### RECORDS PROVIDED:
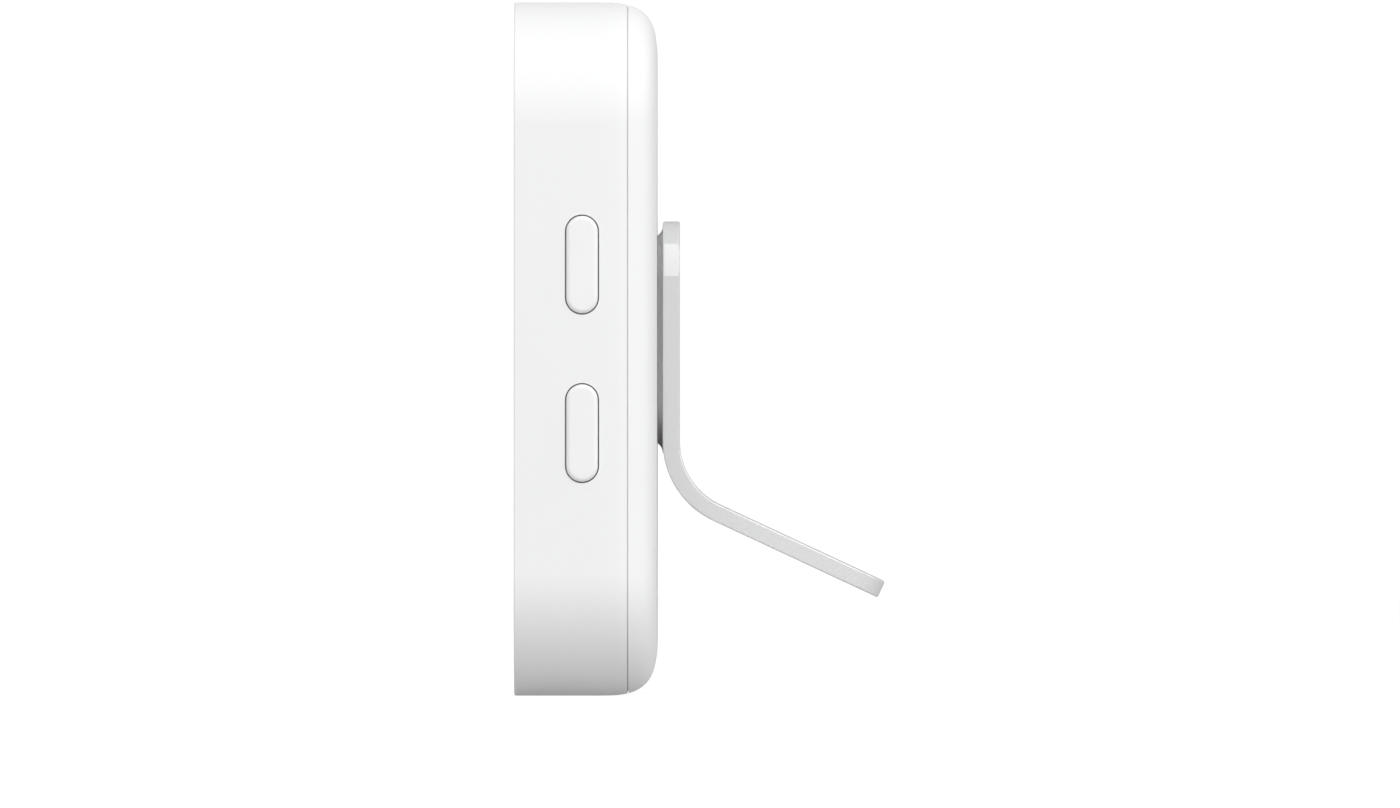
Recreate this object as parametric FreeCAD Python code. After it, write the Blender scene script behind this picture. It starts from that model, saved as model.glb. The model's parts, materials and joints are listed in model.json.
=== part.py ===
import FreeCAD, Part
import math
import os

from FreeCAD import Vector

# Video doorbell indoor station: a soft-cornered slab with a glass front, two side keys and a
# bent desk stand hooked onto its back.  Millimetres.  +X is the key side, -Y the glass front,
# +Z up.  The origin is the middle of the underside.  "Depth" is measured from the front face.

# ---- body ----
BODY_W = 128.0
BODY_H = 116.0
BODY_D = 23.9
CORNER_R = 20.0
FRONT_EDGE_R = 0.3
MID_Z = BODY_H / 2
ROLL = 9.5              # reach of the rear edge's soft round, both ways
ROLL_NEAR = 0.35        # its curve handles, as shares of that reach
ROLL_FAR = 0.774
SEAM_D = 19.0
SEAM_GAP = 0.2
SEAM_DEPTH = 0.8
WALL = 2.0
BACK_D = BODY_D - WALL  # inner face of the rear cover
TINY = 0.001
SNAP = 0.01

# ---- glass front ----
RIM = 2.2
GLASS_D = 0.1
GLASS_T = 1.1
MASK_T = 0.05
LEDGE_D = 1.5
LEDGE_T = 1.5
LEDGE_REACH = 4.6
PART_GAP = 0.1
GLASS_EDGE_R = 0.25
VIEW_W = 106.0
VIEW_H = 62.0
VIEW_Z = 72.0

# ---- display ----
VIEW_CORNER_R = 1.5
DISPLAY_W = 111.0
DISPLAY_H = 70.0
DISPLAY_Z = 70.0
DISPLAY_D = 1.35
CELL_T = 1.2
BACKLIGHT_T = 1.8
TRAY_WALL = 0.5
DISPLAY_FLEX_X = (22.0, 34.0)
DISPLAY_FLEX_D = (3.2, 6.6)

# ---- camera ----
EYE_Z = 108.3
EYE_R = 2.8
EYE_WINDOW_R = 1.7
LENS_R = 1.3
GASKET_T = 0.5
BARREL_D = 1.75
SENSOR_D = 4.7
SENSOR_HALF = 3.4
EYE_BOARD_D = 5.8
EYE_BOARD_W = 12.0
EYE_BOARD_H = 7.6
EYE_BOARD_T = 0.6

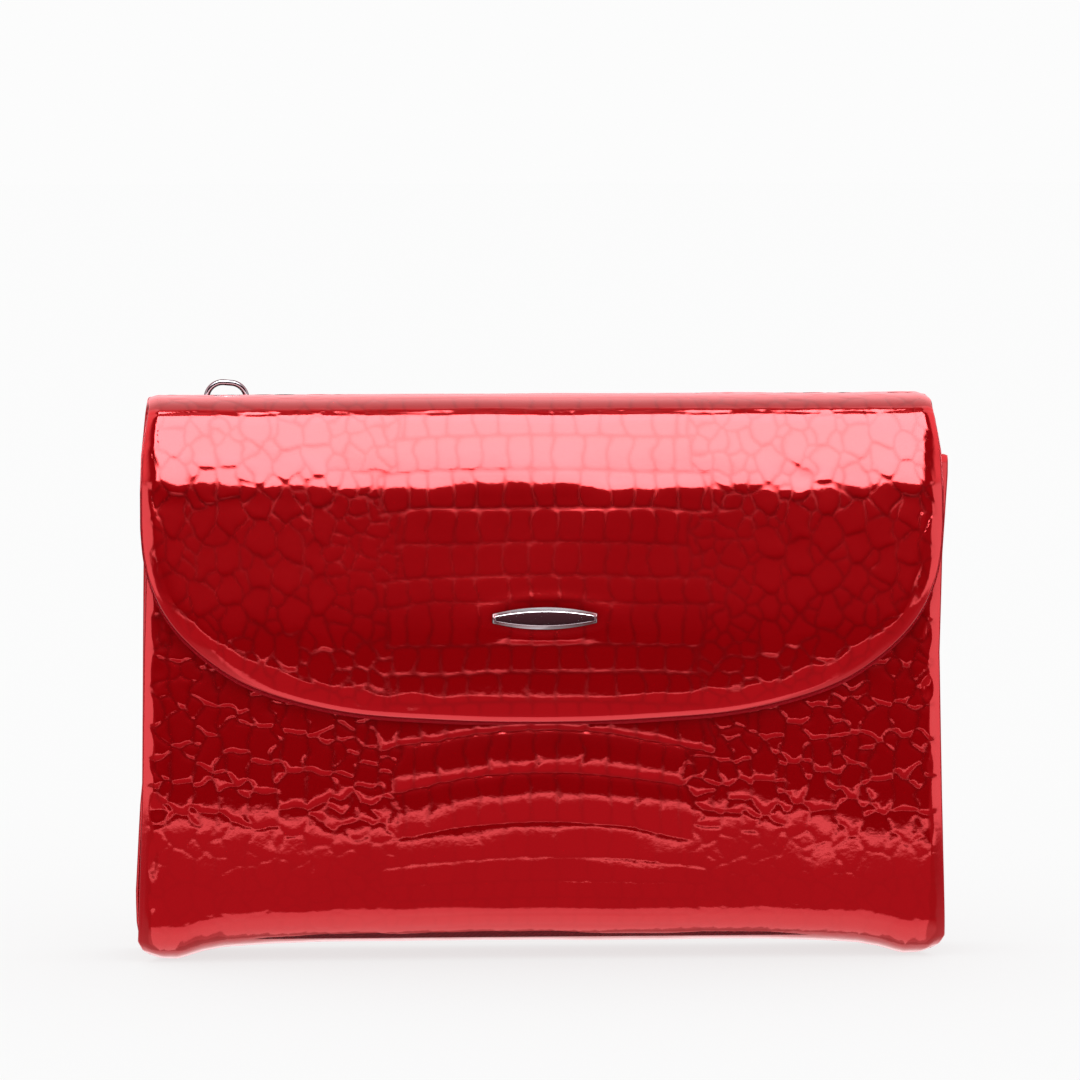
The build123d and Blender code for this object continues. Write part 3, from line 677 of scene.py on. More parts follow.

### WHAT YOU WILL DO:
From the entries above, select each line containing the string "Blender".

### OUTPUT BELOW:
Recreate this object as parametric FreeCAD Python code. After it, write the Blender scene script behind this picture. It starts from that model, saved as model.glb. The model's parts, materials and joints are listed in model.json.
The build123d and Blender code for this object continues. Write part 3, from line 677 of scene.py on. More parts follow.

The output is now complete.